Miesiąc na specjalizację
Kwartalny okres szkolenia ochotnicy zakończą egzaminami. Sprawdzana będzie m.in. ich znajomość budowy i użytkowania broni, umiejętność strzelania, nawiązywania łączności oraz zachowania się podczas użycia broni masowego rażenia. Każdy z elewów będzie musiał zaliczyć także test sprawności fizycznej. Dopiero potem ochotnicy rozpoczną miesięczne szkolenie specjalistyczne. Będzie ono uzależnione od rodzaju centrum, w którym odbywają służbę. Ci z Centrum Szkolenia Marynarki Wojennej w Ustce będą się uczyć na przykład obsługi urządzeń elektrotechnicznych i nawigacyjnych czy systemów wodno-paliwowych i powietrznych okrętu. Ochotnicy w Koszalinie będą zdobywać praktyczne umiejętności na stanowiskach związanych z obroną przeciwlotniczą, na przykład z dziedziny obrony radiolokacyjnej, rozpoznania i walki elektronicznej. – U nas ochotnicy będą się szkolić w specjalnościach inżynieryjnych i chemicznych, np.: saperskiej, likwidacji i rozpoznania skażeń czy operatorów PTS-ów – mówi kpt. Ewa Nowicka-Szlufik.

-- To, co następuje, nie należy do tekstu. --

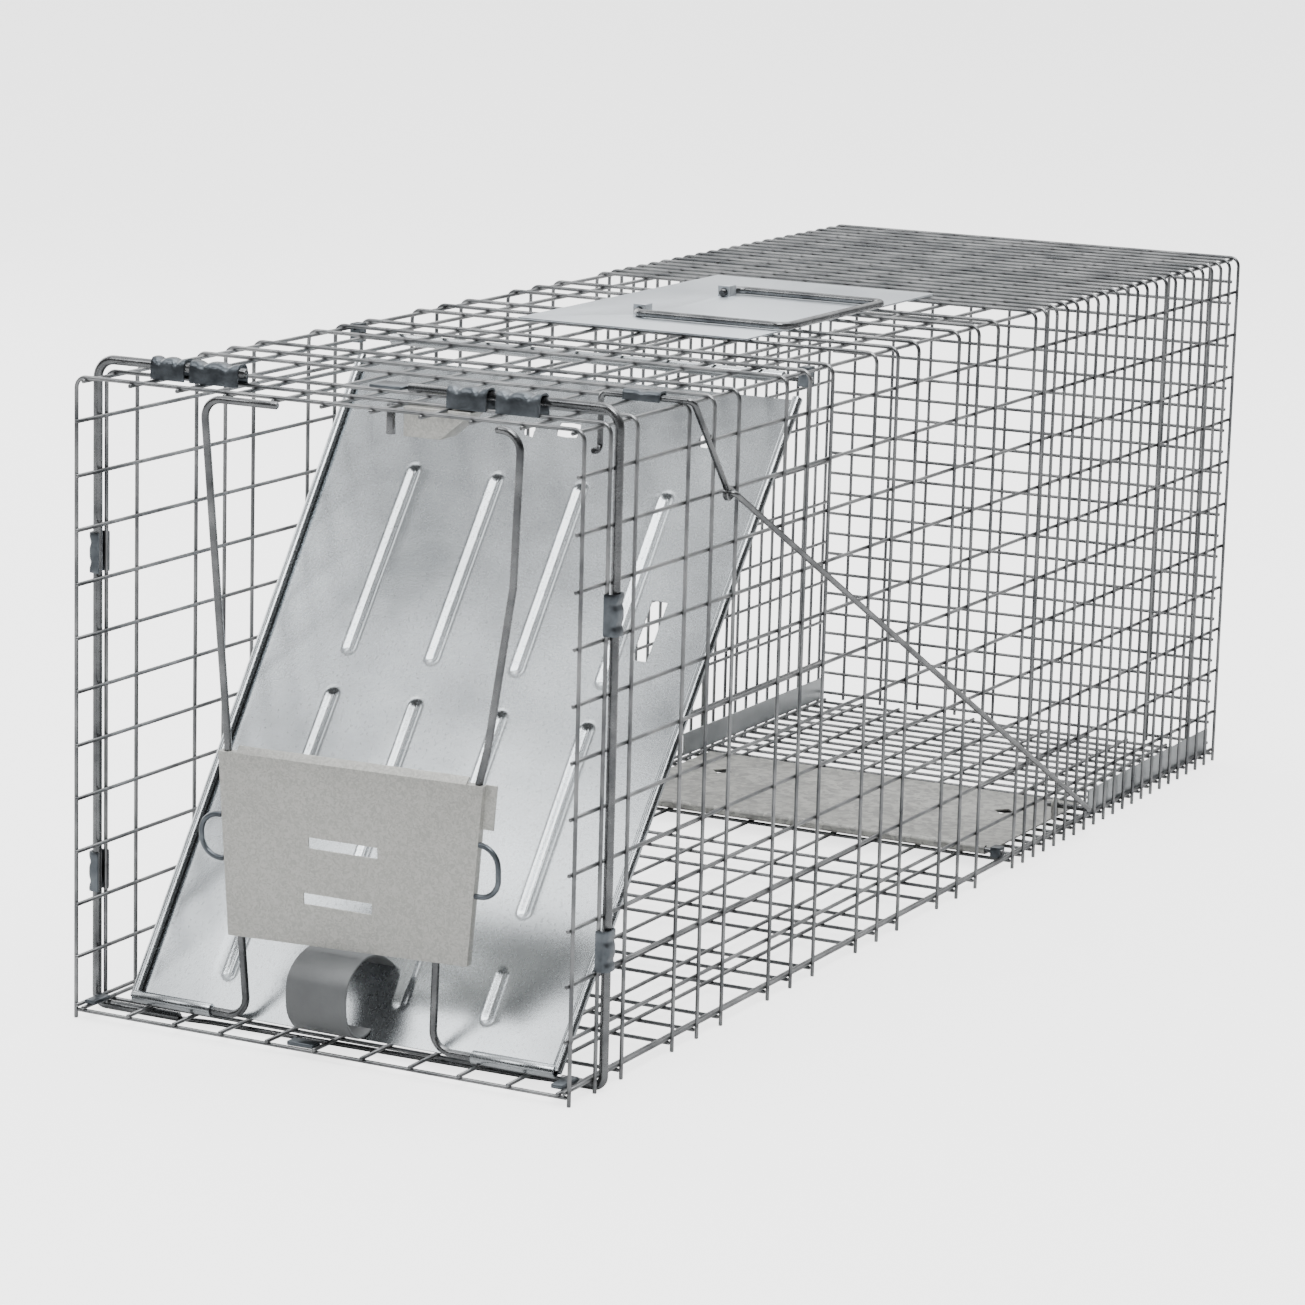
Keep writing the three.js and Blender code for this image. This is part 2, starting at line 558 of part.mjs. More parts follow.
/** Curled strip that a hand pulls the door up with, and the rivet tails behind the door that hold it. */
function doorPull() {
  const face = DOOR_T / 2 + GAP;
  const knots = PULL_PROFILE.map(([along, out]) => new THREE.Vector2(along, face + out));
  const line = new THREE.SplineCurve(knots).getPoints(2 * knots.length);
  const outline = new wasm.CrossSection([line.map((point) => [point.x, Math.max(point.y, face)])], "NonZero");
  const width = PULL_X[1] - PULL_X[0];
  const bore = outline.offset(-PULL_T, "Miter").extrude(width + 2).translate(0, 0, -1);
  const strip = outline.extrude(width).subtract(bore);
  const axes = new THREE.Matrix4().makeBasis(vec(0, 1, 0), vec(0, 0, 1), vec(1, 0, 0));
  const turned = shell(strip).applyMatrix4(axes).translate(PULL_X[0] - DOOR_CENTRE_X, 0, 0);
  place("door_pull", turned, dullSheet, doorOrigin, doorBasis);
  const behind = -DOOR_T / 2 - GAP;
  for (const [name, share] of [["pull_rivet_left", 0.25], ["pull_rivet_right", 0.75]]) {
    const x = PULL_X[0] + width * share - DOOR_CENTRE_X;
    const tail = bar(vec(x, RIVET_S, behind - PULL_T), vec(x, RIVET_S, behind), RIVET_R);
    place(name, tail, clipSteel, doorOrigin, doorBasis);
  }
}

// ---- lock frame ----------------------------------------------------------------------------------------------
const LOCK_LENGTH = TOP_UNDER_Z - GAP - LOCK_ROD_R - FOOT_Z;
const LOCK_LEAN = Math.asin((DOOR_SETBACK + LOCK_STANDOFF + LOCK_ROD_R) / LOCK_LENGTH);

/** The lock frame's own frame: x across, y up along its rods from their feet, z out in front. */
const lockBasis = new THREE.Matrix4().makeBasis(
  vec(1, 0, 0),
  vec(0, -Math.sin(LOCK_LEAN), Math.cos(LOCK_LEAN)),
  vec(0, -Math.cos(LOCK_LEAN), -Math.sin(LOCK_LEAN)),
);
const lockOrigin = vec(0, FOOT_Y, FOOT_Z);

/** A bent rod of the lock frame; the path's heights are shares of the frame's length. */
function lockRodWire(path, radius) {
  return bentWire(path.map(([x, share]) => vec(x, share * LOCK_LENGTH, 0)), radius, LOCK_BEND);
}

function lockRods() {
  place("lock_rod_left", lockRodWire(LOCK_LEFT_PATH, LOCK_ROD_R), rodSteel, lockOrigin, lockBasis);
  place("lock_rod_right", lockRodWire(LOCK_RIGHT_PATH, LOCK_ROD_R), rodSteel, lockOrigin, lockBasis);
}

/** Slanting lip along the plate's top edge, between the two rods. */
function plateLip(face, topLeft, topRight) {
  const { from, to, rise, back: depth } = LOCK_LIP;
  const t = LOCK_PLATE_T;
  const outline = [
    [-2 * t, face - t], [-2 * t, face], [0, face],
    [rise, face - depth], [rise - t, face - depth - t], [-t, face - t],
  ];
  const axes = new THREE.Matrix4().makeBasis(vec(0, 1, 0), vec(0, 0, 1), vec(1, 0, 0));
  const slant = (topRight[1] - topLeft[1]) / (topRight[0] - topLeft[0]);
  const middle = topLeft[1] + slant * ((from + to) / 2 - topLeft[0]);
  return solid(prism(outline, to - from).applyMatrix4(axes).translate(from, 0, 0)
    .translate(-(from + to) / 2, 0, 0).rotateZ(Math.atan(slant)).translate((from + to) / 2, middle, 0));
}

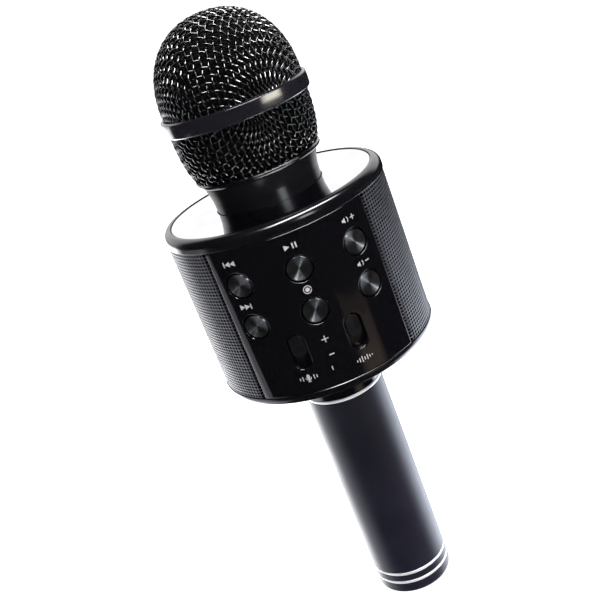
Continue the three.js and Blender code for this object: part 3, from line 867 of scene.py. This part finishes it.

Pierwszy z trzech planowanych w tym roku turnusów służby przygotowawczej zakończy się 30 kwietnia. Ochotnicy, którzy się sprawdzą oraz zaliczą egzamin końcowy, będą mogli podpisać kontrakt na wykonywanie obowiązków w ramach Narodowych Sił Rezerwowych.
Kandydaci na oficerów rezerwy
Nieco dłużej będą się szkolić ochotnicy w ramach służby przygotowawczej na potrzeby korpusu oficerskiego Narodowych Sił Rezerwowych. Oni także dziś rozpoczęli przygodę z mundurem. To pierwsze takie szkolenie od wprowadzenia służby przygotowawczej w 2010 roku. Wszyscy kandydaci trafili do Wyższej Szkoły Oficerskiej Wojsk Lądowych we Wrocławiu. – Ich szkolenie potrwa pół roku. Będą zdobywać wiedzę i umiejętności m.in. z dziedziny prawa, finansów i logistyki – tłumaczy mjr Piotr Szczepański, rzecznik prasowy uczelni.

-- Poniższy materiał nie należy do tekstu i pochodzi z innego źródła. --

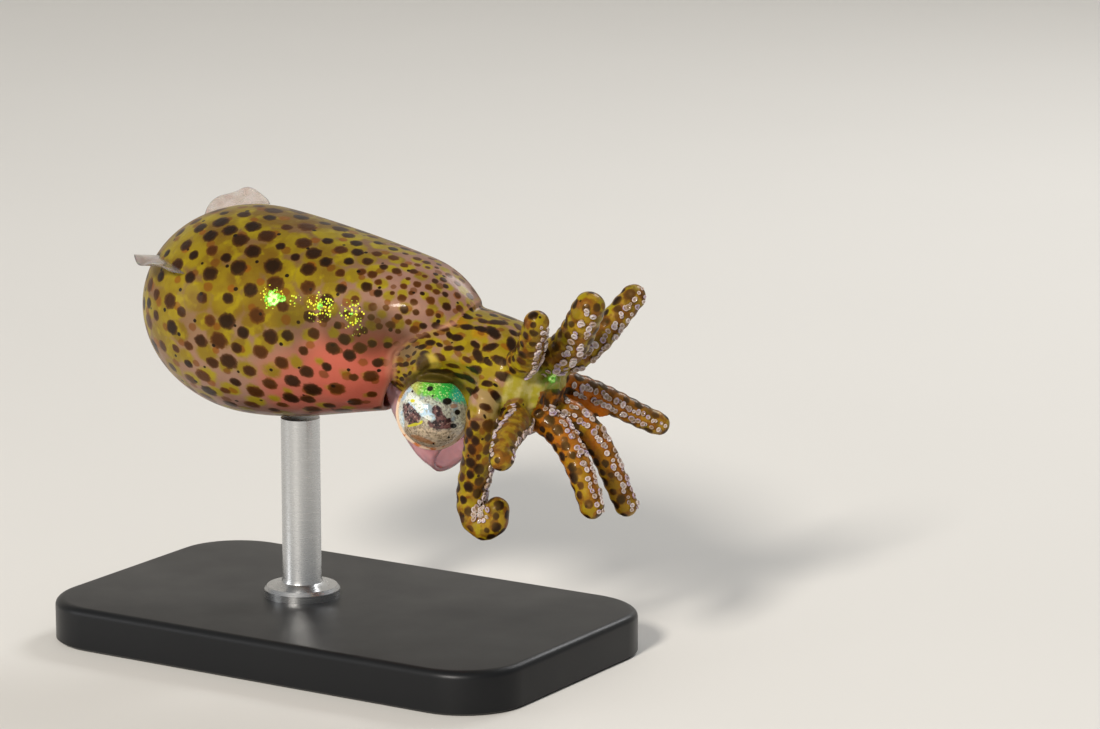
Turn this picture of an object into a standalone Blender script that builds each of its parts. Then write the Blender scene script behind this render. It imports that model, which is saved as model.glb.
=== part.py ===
# Pygmy squid, life size, as a still museum model on a plain display stand.
#
# World frame: origin at the middle of the base's underside, +X towards the arms, +Z up.
# Body frame: origin at the middle of the mantle's opening, +X forward, +Y the squid's left, +Z its back.
# Head frame: the same origin, turned a little to the squid's right and down.

import math

import bmesh
import bpy
from mathutils import Vector

MM = 0.001
GAP = 0.3 * MM                              # kept between neighbouring solids

# Pose
BODY_AT = Vector((4.6, 0.0, 14.6)) * MM
BODY_ROLL, BODY_PITCH = math.radians(16), math.radians(4)
HEAD_YAW, HEAD_PITCH = math.radians(-8), math.radians(4)

# Mantle
MANTLE_SIDES = 40
MANTLE_TAIL_X = -14.9 * MM
MANTLE_RADIUS = 4.8 * MM
MANTLE_TAIL_LENGTH = 5.8 * MM               # the rounded rear end, half an ellipse
MANTLE_TAIL_STEPS, MANTLE_BARREL_STEPS = 9, 9
MANTLE_TAPER = 1.5                          # power of the barrel's narrowing towards its margin
MARGIN_RADIUS = 3.3 * MM
MARGIN_X = 0.5 * MM                         # the middle of the margin
# How far forward the margin reaches: degrees round from the back, and x in mm
MARGIN_LINE = ((0, 2.8), (30, 2.45), (50, 1.1), (72, 0.0), (100, -0.25), (142, -1.3), (180, -1.8))
SLANT_FROM = 0.35                           # share of the length where the rings start to slant
WALL = 0.5 * MM
MARGIN_STEPS = 4                            # round the margin's edge
CAVITY_FLOOR_X = -2.7 * MM
CAVITY_RINGS = ((0.4, 1.0), (0.8, 1.0), (0.97, 0.92), (1.0, 0.7))    # share of the depth, share of the radius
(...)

Na początek ochotnicy przejdą kwartalne szkolenie podstawowe. Potem kandydatów na oficerów rezerwy czeka trzymiesięczny okres zdobywania wiedzy specjalistycznej. Obejmie on także dwutygodniową praktykę dowódczą w jednostkach wojskowych. Szkolenie zakończy się 3 lipca egzaminami. Po ich zdaniu każdy żołnierz otrzyma stopień kaprala. Nadana mu też zostanie specjalność wojskowa, zgodnie z którą był kształcony.

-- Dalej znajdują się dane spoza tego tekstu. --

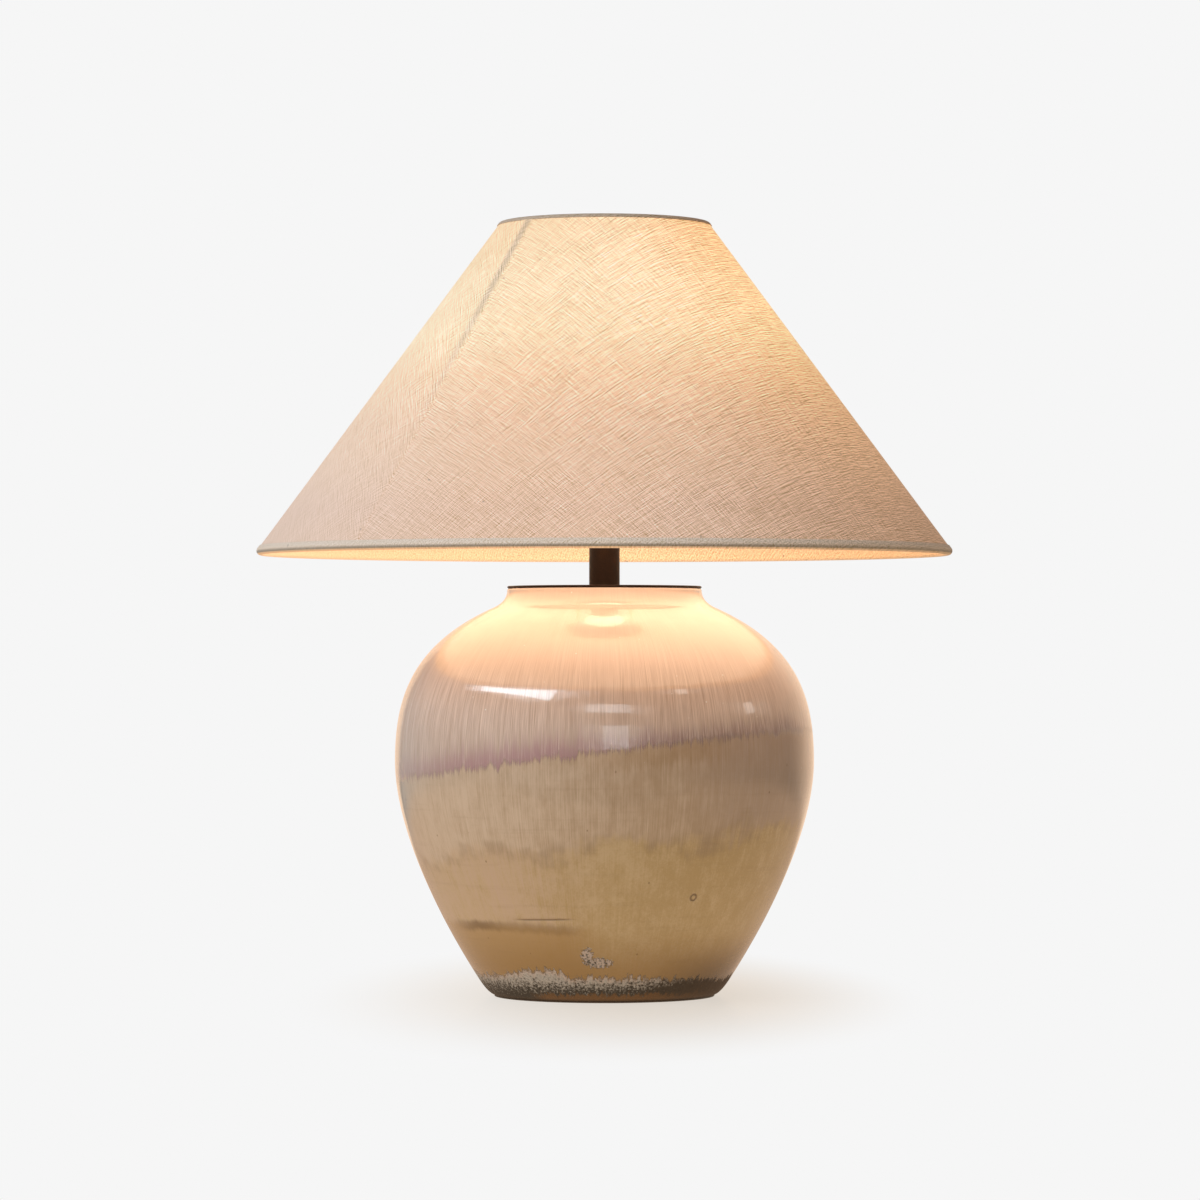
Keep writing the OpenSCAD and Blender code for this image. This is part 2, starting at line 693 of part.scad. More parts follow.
module bulb_tip() {
    color("silver") rotate_extrude()
        polygon([[0, bulb_z], [3.2, bulb_z], [4.5, bulb_z + 0.8], [4.5, thread_z], [0, thread_z]]);
}

// The glass stem, with two collars that hold the filaments' ends
filament_r = 0.9;
filament_ring_r = 8;
filament_low = globe_z - 13;
filament_high = globe_z + 11;

module bulb_stem() {
    neck = glass_neck_r - glass_t;
    collar_r = filament_ring_r + 1.5;
    color("white") rotate_extrude() polygon([[0, thread_z], [4.5, thread_z], [9, glass_z - 6],
        [neck, glass_z], [neck, glass_z + 1], [4, glass_z + 8], [2.5, filament_low - 4],
        [collar_r, filament_low - 1], [collar_r, filament_low], [2.5, filament_low],
        [2.5, filament_high], [collar_r, filament_high], [collar_r, filament_high + 1],
        [2.5, filament_high + 3], [0, filament_high + 5]]);
}

module bulb_filaments() {
    color("gold") for (i = [0:filaments - 1]) rotate([0, 0, 360 * (i + 0.5) / filaments])
        translate([filament_ring_r, 0, filament_low])
            cylinder(r = filament_r, h = filament_high - filament_low);
}

// The shade is set out on its slope: s runs down the fabric from its top edge, and d stands out from it
slope_run = (shade_bottom_d - shade_top_d) / 2;
slope_len = sqrt(slope_run * slope_run + shade_h * shade_h);
down = [slope_run, -shade_h] / slope_len;
out = [shade_h, slope_run] / slope_len;
function on_shade(s, d) = [shade_top_d / 2, shade_top_z] + s * down + d * out;
lining = fabric_t + liner_t;
wire_d_in = lining + run_fit + ring_wire_r;
edge_r = (wire_d_in + ring_wire_r + slip_fit) / 2;
top_ring = on_shade(0, -wire_d_in);
bottom_ring = on_shade(slope_len, -wire_d_in);

// A cone between two distances from the fabric's face
module shade_skin(d_out, d_in) {
    rotate_extrude($fn = 144) polygon([on_shade(0, d_out), on_shade(slope_len, d_out),
        on_shade(slope_len, d_in), on_shade(0, d_in)]);
}

// The fabric is one flat cut rolled into a cone: its end lies over its start along one slope
module shade_fabric() {
    lap_start = top_hem_w + seat_gap;
    lap_len = slope_len - bottom_hem_w - seat_gap - lap_start;
    color([0.87, 0.78, 0.7]) {
        shade_skin(0, -fabric_t);
        intersection() {
            shade_skin(fabric_t, -fabric_t / 2);
            rotate([0, 0, seam_angle - 90]) translate([shade_top_d / 2, 0, shade_top_z])
                rotate([0, atan2(shade_h, slope_run), 0]) translate([lap_start, -seam_w / 2, -seam_w / 2])
                    cube([lap_len, seam_w, seam_w]);
        }
    }
}

module shade_liner() {
    color("ivory") shade_skin(-fabric_t, -lining);
}

// A tape folded over an edge and its wire: side is 1 at the bottom edge and -1 at the top edge.
// Its under face runs over the fabric, round the edge, round the wire, and back up the liner.
module shade_hem(side, outer_w) {
    edge = side > 0 ? slope_len : 0;
    function at(p) = on_shade(edge - side * p[0], p[1]);
    wire = [0, -wire_d_in];
    wrap_r = ring_wire_r + slip_fit;
    landing = [ring_wire_d + 2.3, -lining];
    reach = landing - wire;
    leave = atan2(reach[1], reach[0]) - acos(wrap_r / norm(reach));
    under = [for (p = concat([[outer_w, 0]],
        [for (i = [0:2 * short_steps]) let (a = 90 + 90 * i / short_steps)
            [0, -edge_r] + edge_r * [cos(a), sin(a)]],
        [for (i = [1:3]) let (a = -90 + (leave + 90) * i / 3) wire + wrap_r * [cos(a), sin(a)]],
        [landing, [inner_hem_w, -lining]])) at(p)];
    over = beside(under, -side * hem_t);
    rotate_extrude($fn = 144) polygon(concat(over, [for (i = [len(under) - 1:-1:0]) under[i]]));
}

module shade_bottom_hem() { color([0.72, 0.66, 0.62]) shade_hem(1, bottom_hem_w); }

// The top hem is notched where the spider's arms meet their ring
module shade_top_hem() {
    color([0.72, 0.66, 0.62]) difference() {
        shade_hem(-1, top_hem_w);
        for (i = [0:spider_arms - 1]) rotate([0, 0, 90 + 360 * i / spider_arms])
            translate([top_ring[0], 0, top_ring[1]]) rotate([0, 90 - arm_climb, 0])
                translate([0, 0, -10]) cylinder(r = arm_r + slip_fit, h = 10);
    }
}

module wire_ring(centre) {
    rotate_extrude($fn = 144) translate(centre) circle(r = ring_wire_r, $fn = 24);
}

module shade_bottom_ring() { color("white") wire_ring(bottom_ring); }

// The top ring, three arms bent up to it, and the washer that rests on the stud
module shade_spider() {
    arm_z = washer_seat_z + spider_washer_t / 2 + 0.4;
    rise = top_ring[1] - arm_z;
    climb_len = (rise - arm_bend * (1 - cos(arm_climb))) / sin(arm_climb);
    bend_x = top_ring[0] - climb_len * cos(arm_climb) - arm_bend * sin(arm_climb);
    arm_start = spider_washer_d / 2 - 4;
    color("white") difference() {
        union() {
            wire_ring(top_ring);
            translate([0, 0, washer_seat_z]) cylinder(r = spider_washer_d / 2, h = spider_washer_t);
            for (i = [0:spider_arms - 1]) rotate([0, 0, 90 + 360 * i / spider_arms]) {
                translate([arm_start, 0, arm_z]) rotate([0, 90, 0])
                    straight(arm_r, bend_x - arm_start, 0, 1);
                translate([bend_x, 0, arm_z + arm_bend]) bend(arm_bend, arm_r, -90, arm_climb - 90);
                translate([top_ring[0], 0, top_ring[1]]) rotate([0, 90 - arm_climb, 0])
                    translate([0, 0, -climb_len]) straight(arm_r, climb_len, 1, 0);
            }
        }
        translate([0, 0, washer_seat_z - 1]) cylinder(r = stud_d / 2 + seat_gap, h = spider_washer_t + 2);
    }
}

vase();
foot_felt();
cord_bushing();
rubber_washer();
steel_washer();
lower_nut();
threaded_pipe();
vase_cap();
neck_tube();
harp_saddle();
saddle_nut();
harp_bow();
harp_sleeve_left();
harp_sleeve_right();
harp_stud();
finial();
socket_cap();
socket_shell();
socket_paper();
switch_block();
terminal_screws();
socket_screw_shell();
socket_contact();
switch_knob();
bulb_glass();
bulb_base();
bulb_insulator();
bulb_tip();
bulb_stem();
bulb_filaments();
shade_fabric();
shade_liner();
shade_top_hem();
shade_bottom_hem();
shade_spider();
shade_bottom_ring();
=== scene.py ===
import json
from math import acos, atan2, cos, degrees, hypot, pi, radians, sin, tan
from types import SimpleNamespace
import bmesh
import bpy
from mathutils import Matrix, Vector


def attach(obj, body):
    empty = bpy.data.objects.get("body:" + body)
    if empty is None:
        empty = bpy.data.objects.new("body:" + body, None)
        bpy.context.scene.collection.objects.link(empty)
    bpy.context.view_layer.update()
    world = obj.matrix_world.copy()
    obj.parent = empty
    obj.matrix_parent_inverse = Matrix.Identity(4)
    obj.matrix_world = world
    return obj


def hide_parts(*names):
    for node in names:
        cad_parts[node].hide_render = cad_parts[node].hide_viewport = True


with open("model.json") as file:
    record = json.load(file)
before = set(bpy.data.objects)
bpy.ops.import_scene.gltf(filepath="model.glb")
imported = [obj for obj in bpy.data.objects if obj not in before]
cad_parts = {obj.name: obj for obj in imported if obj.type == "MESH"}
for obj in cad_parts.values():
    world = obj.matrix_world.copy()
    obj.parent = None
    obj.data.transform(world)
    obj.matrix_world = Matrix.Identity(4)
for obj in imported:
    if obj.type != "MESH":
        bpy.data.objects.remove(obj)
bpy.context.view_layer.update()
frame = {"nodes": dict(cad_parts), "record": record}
print("frame loaded")

mm = 0.001
perMetre = 1000.0
# metres between points that count as one
doubles = 1e-6


# Nodes and their maths

class Value:
    # a number that varies from place to place; sums and products of these add Math nodes
    def __init__(self, nodes, socket):
        self.nodes = nodes
        self.socket = socket

    def __neg__(self): return self * -1.0
    def __pow__(self, other): return self.nodes.math("POWER", self, other)
    def sin(self): return self.nodes.math("SINE", self)
    def cos(self): return self.nodes.math("COSINE", self)
    def atLeast(self, other): return self.nodes.math("MAXIMUM", self, other)
    def atMost(self, other): return self.nodes.math("MINIMUM", self, other)
    def __add__(self, other): return self.nodes.math("ADD", self, other)
    def __sub__(self, other): return self.nodes.math("SUBTRACT", self, other)
    def __rsub__(self, other): return self.nodes.math("SUBTRACT", other, self)
    def __mul__(self, other): return self.nodes.math("MULTIPLY", self, other)
    def __truediv__(self, other): return self.nodes.math("DIVIDE", self, other)
    def __rtruediv__(self, other): return self.nodes.math("DIVIDE", other, self)
    __radd__, __rmul__ = __add__, __mul__

    def smooth(self, low, high):
        # 0 below low, 1 above high and a soft step between; low may be the larger one
        return self.nodes.value("ShaderNodeMapRange", {"interpolation_type": "SMOOTHSTEP"},
                                {"Value": self, "From Min": low, "From Max": high})

    def inside(self, low, high, soft):
        # 1 between low and high, with soft edges
        return self.smooth(low - soft, low + soft) * self.smooth(high + soft, high - soft)


class Nodes:
    # a tree of nodes, and the calls that add to it
    def __init__(self, tree):
        self.tree = tree

    def feed(self, socket, value):
        if isinstance(value, Value):
            self.tree.links.new(value.socket, socket)
        elif isinstance(value, bpy.types.NodeSocket):
            self.tree.links.new(value, socket)
        else:
            socket.default_value = value

    def node(self, kind, settings=None, inputs=None):
        made = self.tree.nodes.new(kind)
        for key, value in (settings or {}).items():
            if key == "stops":
                ramp = made.color_ramp
                while len(ramp.elements) < len(value):
                    ramp.elements.new(0.5)
                for element, (place, colour) in zip(ramp.elements, value):
                    element.position = place
                    element.color = colour
            else:
                setattr(made, key, value)
        for key, value in (inputs or {}).items():
            self.feed(made.inputs[key], value)
        return made

    def value(self, kind, settings=None, inputs=None, output=0):
        return Value(self, self.node(kind, settings, inputs).outputs[output])

    def math(self, operation, *terms):
        return self.value("ShaderNodeMath", {"operation": operation}, dict(enumerate(terms)))

    def split(self, vector):
        return [Value(self, part) for part in self.node("ShaderNodeSeparateXYZ", None, {0: vector}).outputs]

    def join(self, x, y, z):
        return self.node("ShaderNodeCombineXYZ", None, {0: x, 1: y, 2: z}).outputs[0]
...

Po udziale w ćwiczeniach wojskowych osoba taka będzie mogła być mianowana na pierwszy stopień oficerski – podporucznika.
Kontrakty dla najlepszych
Służba przygotowawcza jest przeznaczona dla ochotników, którzy nigdy nie pełnili służby wojskowej, a chcą odbyć szkolenie i w przyszłości wstąpić w szeregi Narodowych Sił Rezerwowych. Służba ta kończy się egzaminami. Najlepsi mogą podpisać kontrakt na wykonywanie obowiązków w ramach Narodowych Sił Rezerwowych. Stają się wtedy żołnierzami rezerwy i pozostają w dyspozycji na wypadek realnych zagrożeń militarnych i niemilitarnych zarówno w kraju, jak i poza jego granicami. Jednym z ich obowiązków jest m.in. udział w organizowanych przez jednostkę wojskową ćwiczeniach (do 30 dni w roku). W tym czasie otrzymują uposażenie, umundurowanie i zakwaterowanie, a ich pracodawca może liczyć na rekompensatę kosztów wynikających z ich nieobecności w pracy.
Zgodnie z rozporządzeniem MON w 2015 roku wojsko w ramach służby przygotowawczej w trzech korpusach (oficerski, podoficerski i szeregowych) zamierza przeszkolić do 6 tysięcy osób.
W 2014 roku służbę przygotowawczą odbyło w sumie ponad 5 tysięcy ochotników (korpus szeregowych i podoficerów).